If you really want text, you can easily write a tool to dump the binary out to text. Hey, you could have a format with two official serialisations, a text-based and a binary one.

But the problem I see with most Unix-style plain text formats, is every one is different. There is a lack of consistency/standardisation, especially when it comes to how to escape special characters, etc.


(Log in to post comments)

The Journal - a proposed syslog replacement

Posted Nov 20, 2011 7:11 UTC (Sun) by dlang (✭ supporter ✭, #313) [Link]

What makes you think that binary formats would be any more standardized than the existing text formats?

There are ways to do self-describing text formats, but developers don't do it.

With text formats it's a lot easier to examine the file and reverse engineer the format than it is from a binary format.

Damaged/lost files are also a place where text files are easier to recover than binary files.

In theory none of this should ever be needed and binary files are just fine. But this is where the quote "in theory, theory and practice are the same, but in practice they are not" applies

The Journal - a proposed syslog replacement

Posted Nov 20, 2011 7:55 UTC (Sun) by skissane (subscriber, #38675) [Link]

I think, if you want to stick to text, it would be much better if tools output in some standardised text format, e.g. XML, JSON, YAML, etc.

But then, once you have a standardised text format, why not save some space and processing time with an efficient binary serialization of XML/JSON/YAML/what-have-you?

And then you can have a tool, e.g. bin2text, which reads the binary format on standard input and writes the text format on standard output, and vice versa. With such a tool, reverse-engineering/examination should be no harder than with a plain text format.

I think this would be better than both (1) the rather poorly-defined text formats used at present by many tools and (2) binary is more efficient than text.

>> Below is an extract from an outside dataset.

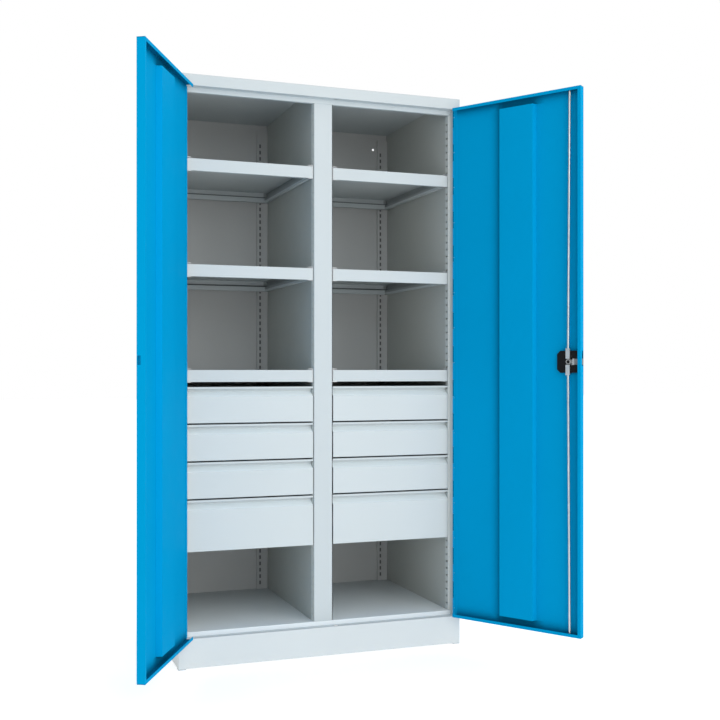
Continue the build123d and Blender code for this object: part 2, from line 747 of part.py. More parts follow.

The point you make about trying to recover from corrupted files being easier when they are in text is true, but how often do you have to deal with that? If there were provided some good quality libraries (say C with bindings to other common languages such as C++, Java, Perl, Python, etc.), the odds of a corrupt file due to programmer error should be low, outside of some mid-transaction failure scenario. And if we had transaction support in the library or the underlying filesystem, we could avoid that problem too.

The Journal - a proposed syslog replacement

Posted Nov 23, 2011 22:12 UTC (Wed) by cas (subscriber, #52554) [Link]

But then, once you have a standardised text format, why not save some space and processing time with an efficient binary serialization of XML/JSON/YAML/what-have-you?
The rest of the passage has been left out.